— BEGIN —

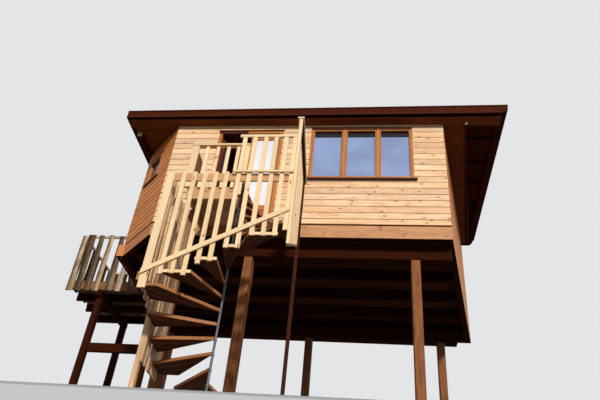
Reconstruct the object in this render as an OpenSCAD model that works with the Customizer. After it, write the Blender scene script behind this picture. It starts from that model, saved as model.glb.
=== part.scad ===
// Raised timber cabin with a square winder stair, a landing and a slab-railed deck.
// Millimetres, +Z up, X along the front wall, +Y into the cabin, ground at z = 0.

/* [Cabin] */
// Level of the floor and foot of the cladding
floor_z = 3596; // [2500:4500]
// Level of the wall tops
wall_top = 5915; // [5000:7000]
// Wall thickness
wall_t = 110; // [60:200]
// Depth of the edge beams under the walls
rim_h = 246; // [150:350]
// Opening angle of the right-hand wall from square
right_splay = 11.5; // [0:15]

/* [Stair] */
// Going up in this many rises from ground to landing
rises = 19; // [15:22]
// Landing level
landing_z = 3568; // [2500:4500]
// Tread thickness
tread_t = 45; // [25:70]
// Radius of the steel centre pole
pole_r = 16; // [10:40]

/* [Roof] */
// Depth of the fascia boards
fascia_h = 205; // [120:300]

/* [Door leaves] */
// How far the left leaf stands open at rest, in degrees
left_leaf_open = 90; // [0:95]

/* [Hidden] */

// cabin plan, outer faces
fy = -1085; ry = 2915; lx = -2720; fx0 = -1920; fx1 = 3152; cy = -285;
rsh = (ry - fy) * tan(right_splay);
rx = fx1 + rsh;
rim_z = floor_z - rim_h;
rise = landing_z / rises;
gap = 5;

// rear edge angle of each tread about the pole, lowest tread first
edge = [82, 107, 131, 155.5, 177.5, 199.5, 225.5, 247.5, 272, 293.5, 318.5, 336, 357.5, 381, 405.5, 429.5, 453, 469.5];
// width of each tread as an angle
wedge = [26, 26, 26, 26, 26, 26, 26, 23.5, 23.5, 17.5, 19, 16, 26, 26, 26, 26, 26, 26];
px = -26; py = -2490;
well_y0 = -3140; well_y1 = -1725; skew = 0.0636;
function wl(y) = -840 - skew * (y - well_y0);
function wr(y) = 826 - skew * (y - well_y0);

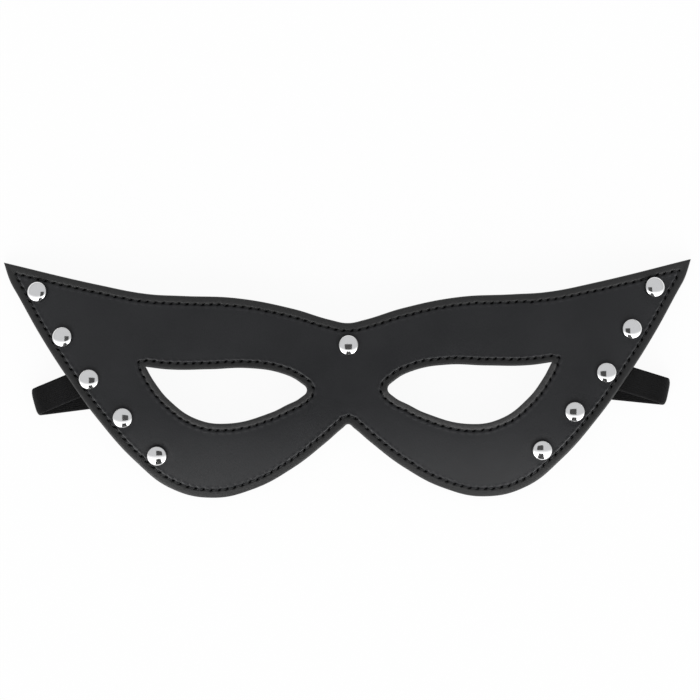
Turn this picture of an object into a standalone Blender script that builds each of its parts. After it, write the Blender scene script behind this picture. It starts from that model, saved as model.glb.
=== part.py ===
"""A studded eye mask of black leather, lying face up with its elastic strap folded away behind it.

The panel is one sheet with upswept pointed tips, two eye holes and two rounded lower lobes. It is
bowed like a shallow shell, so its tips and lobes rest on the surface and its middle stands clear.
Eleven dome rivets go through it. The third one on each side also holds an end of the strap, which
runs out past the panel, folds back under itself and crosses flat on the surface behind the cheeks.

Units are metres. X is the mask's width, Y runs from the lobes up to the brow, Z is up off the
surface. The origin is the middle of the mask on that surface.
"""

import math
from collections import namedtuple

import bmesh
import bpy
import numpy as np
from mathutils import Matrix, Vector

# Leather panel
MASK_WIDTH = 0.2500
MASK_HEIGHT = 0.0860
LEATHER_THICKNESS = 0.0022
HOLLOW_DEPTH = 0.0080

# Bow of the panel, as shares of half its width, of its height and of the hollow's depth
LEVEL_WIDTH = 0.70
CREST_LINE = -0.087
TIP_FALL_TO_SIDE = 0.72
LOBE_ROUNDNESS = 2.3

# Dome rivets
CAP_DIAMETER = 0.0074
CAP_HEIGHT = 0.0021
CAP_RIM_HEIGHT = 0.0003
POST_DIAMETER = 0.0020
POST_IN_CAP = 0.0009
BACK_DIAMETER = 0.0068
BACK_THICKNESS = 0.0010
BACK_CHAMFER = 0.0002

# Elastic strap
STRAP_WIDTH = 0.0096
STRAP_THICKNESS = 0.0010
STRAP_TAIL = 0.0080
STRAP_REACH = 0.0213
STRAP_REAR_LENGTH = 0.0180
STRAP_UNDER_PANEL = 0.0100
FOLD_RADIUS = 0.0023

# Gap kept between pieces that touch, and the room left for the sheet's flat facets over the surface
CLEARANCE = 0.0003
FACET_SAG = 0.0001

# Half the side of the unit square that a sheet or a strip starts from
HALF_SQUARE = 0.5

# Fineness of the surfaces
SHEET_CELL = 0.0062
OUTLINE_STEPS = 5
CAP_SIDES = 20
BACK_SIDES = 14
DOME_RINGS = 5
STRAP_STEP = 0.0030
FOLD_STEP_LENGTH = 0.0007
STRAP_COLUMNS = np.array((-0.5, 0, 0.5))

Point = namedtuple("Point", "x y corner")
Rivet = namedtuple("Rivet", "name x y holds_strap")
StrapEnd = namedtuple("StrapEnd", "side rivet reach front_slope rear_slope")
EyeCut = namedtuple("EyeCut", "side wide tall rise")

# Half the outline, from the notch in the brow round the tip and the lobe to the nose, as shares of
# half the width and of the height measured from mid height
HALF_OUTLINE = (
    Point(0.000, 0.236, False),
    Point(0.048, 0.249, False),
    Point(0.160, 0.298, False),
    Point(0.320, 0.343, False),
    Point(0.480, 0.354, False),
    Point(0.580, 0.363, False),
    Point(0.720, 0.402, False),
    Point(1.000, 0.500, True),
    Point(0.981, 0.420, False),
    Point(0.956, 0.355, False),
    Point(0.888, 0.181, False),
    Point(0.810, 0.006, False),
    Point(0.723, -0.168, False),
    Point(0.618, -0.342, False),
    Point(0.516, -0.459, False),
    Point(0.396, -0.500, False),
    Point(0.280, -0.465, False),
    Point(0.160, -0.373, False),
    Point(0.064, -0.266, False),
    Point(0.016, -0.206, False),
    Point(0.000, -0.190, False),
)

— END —

# Set problem:
Give back all the records exactly as they stand.

# Written solution:
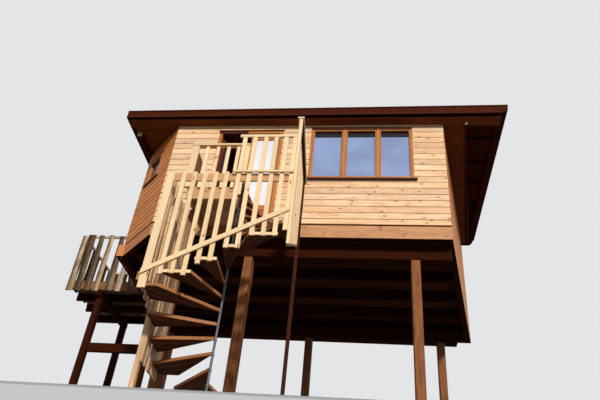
Reconstruct the object in this render as an OpenSCAD model that works with the Customizer. After it, write the Blender scene script behind this picture. It starts from that model, saved as model.glb.
=== part.scad ===
// Raised timber cabin with a square winder stair, a landing and a slab-railed deck.
// Millimetres, +Z up, X along the front wall, +Y into the cabin, ground at z = 0.

/* [Cabin] */
// Level of the floor and foot of the cladding
floor_z = 3596; // [2500:4500]
// Level of the wall tops
wall_top = 5915; // [5000:7000]
// Wall thickness
wall_t = 110; // [60:200]
// Depth of the edge beams under the walls
rim_h = 246; // [150:350]
// Opening angle of the right-hand wall from square
right_splay = 11.5; // [0:15]

/* [Stair] */
// Going up in this many rises from ground to landing
rises = 19; // [15:22]
// Landing level
landing_z = 3568; // [2500:4500]
// Tread thickness
tread_t = 45; // [25:70]
// Radius of the steel centre pole
pole_r = 16; // [10:40]

/* [Roof] */
// Depth of the fascia boards
fascia_h = 205; // [120:300]

/* [Door leaves] */
// How far the left leaf stands open at rest, in degrees
left_leaf_open = 90; // [0:95]

/* [Hidden] */

// cabin plan, outer faces
fy = -1085; ry = 2915; lx = -2720; fx0 = -1920; fx1 = 3152; cy = -285;
rsh = (ry - fy) * tan(right_splay);
rx = fx1 + rsh;
rim_z = floor_z - rim_h;
rise = landing_z / rises;
gap = 5;

// rear edge angle of each tread about the pole, lowest tread first
edge = [82, 107, 131, 155.5, 177.5, 199.5, 225.5, 247.5, 272, 293.5, 318.5, 336, 357.5, 381, 405.5, 429.5, 453, 469.5];
// width of each tread as an angle
wedge = [26, 26, 26, 26, 26, 26, 26, 23.5, 23.5, 17.5, 19, 16, 26, 26, 26, 26, 26, 26];
px = -26; py = -2490;
well_y0 = -3140; well_y1 = -1725; skew = 0.0636;
function wl(y) = -840 - skew * (y - well_y0);
function wr(y) = 826 - skew * (y - well_y0);

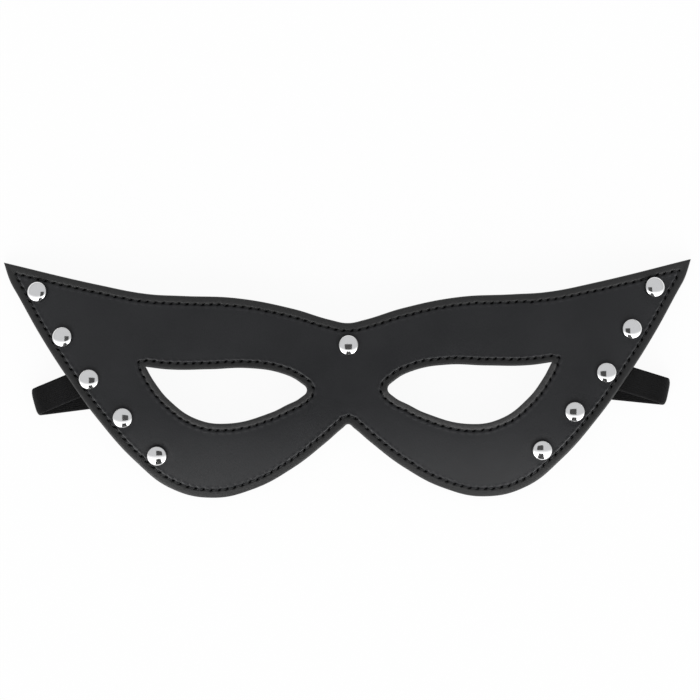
Turn this picture of an object into a standalone Blender script that builds each of its parts. After it, write the Blender scene script behind this picture. It starts from that model, saved as model.glb.
=== part.py ===
"""A studded eye mask of black leather, lying face up with its elastic strap folded away behind it.

The panel is one sheet with upswept pointed tips, two eye holes and two rounded lower lobes. It is
bowed like a shallow shell, so its tips and lobes rest on the surface and its middle stands clear.
Eleven dome rivets go through it. The third one on each side also holds an end of the strap, which
runs out past the panel, folds back under itself and crosses flat on the surface behind the cheeks.

Units are metres. X is the mask's width, Y runs from the lobes up to the brow, Z is up off the
surface. The origin is the middle of the mask on that surface.
"""

import math
from collections import namedtuple

import bmesh
import bpy
import numpy as np
from mathutils import Matrix, Vector

# Leather panel
MASK_WIDTH = 0.2500
MASK_HEIGHT = 0.0860
LEATHER_THICKNESS = 0.0022
HOLLOW_DEPTH = 0.0080

# Bow of the panel, as shares of half its width, of its height and of the hollow's depth
LEVEL_WIDTH = 0.70
CREST_LINE = -0.087
TIP_FALL_TO_SIDE = 0.72
LOBE_ROUNDNESS = 2.3

# Dome rivets
CAP_DIAMETER = 0.0074
CAP_HEIGHT = 0.0021
CAP_RIM_HEIGHT = 0.0003
POST_DIAMETER = 0.0020
POST_IN_CAP = 0.0009
BACK_DIAMETER = 0.0068
BACK_THICKNESS = 0.0010
BACK_CHAMFER = 0.0002

# Elastic strap
STRAP_WIDTH = 0.0096
STRAP_THICKNESS = 0.0010
STRAP_TAIL = 0.0080
STRAP_REACH = 0.0213
STRAP_REAR_LENGTH = 0.0180
STRAP_UNDER_PANEL = 0.0100
FOLD_RADIUS = 0.0023

# Gap kept between pieces that touch, and the room left for the sheet's flat facets over the surface
CLEARANCE = 0.0003
FACET_SAG = 0.0001

# Half the side of the unit square that a sheet or a strip starts from
HALF_SQUARE = 0.5

# Fineness of the surfaces
SHEET_CELL = 0.0062
OUTLINE_STEPS = 5
CAP_SIDES = 20
BACK_SIDES = 14
DOME_RINGS = 5
STRAP_STEP = 0.0030
FOLD_STEP_LENGTH = 0.0007
STRAP_COLUMNS = np.array((-0.5, 0, 0.5))

Point = namedtuple("Point", "x y corner")
Rivet = namedtuple("Rivet", "name x y holds_strap")
StrapEnd = namedtuple("StrapEnd", "side rivet reach front_slope rear_slope")
EyeCut = namedtuple("EyeCut", "side wide tall rise")

# Half the outline, from the notch in the brow round the tip and the lobe to the nose, as shares of
# half the width and of the height measured from mid height
HALF_OUTLINE = (
    Point(0.000, 0.236, False),
    Point(0.048, 0.249, False),
    Point(0.160, 0.298, False),
    Point(0.320, 0.343, False),
    Point(0.480, 0.354, False),
    Point(0.580, 0.363, False),
    Point(0.720, 0.402, False),
    Point(1.000, 0.500, True),
    Point(0.981, 0.420, False),
    Point(0.956, 0.355, False),
    Point(0.888, 0.181, False),
    Point(0.810, 0.006, False),
    Point(0.723, -0.168, False),
    Point(0.618, -0.342, False),
    Point(0.516, -0.459, False),
    Point(0.396, -0.500, False),
    Point(0.280, -0.465, False),
    Point(0.160, -0.373, False),
    Point(0.064, -0.266, False),
    Point(0.016, -0.206, False),
    Point(0.000, -0.190, False),
)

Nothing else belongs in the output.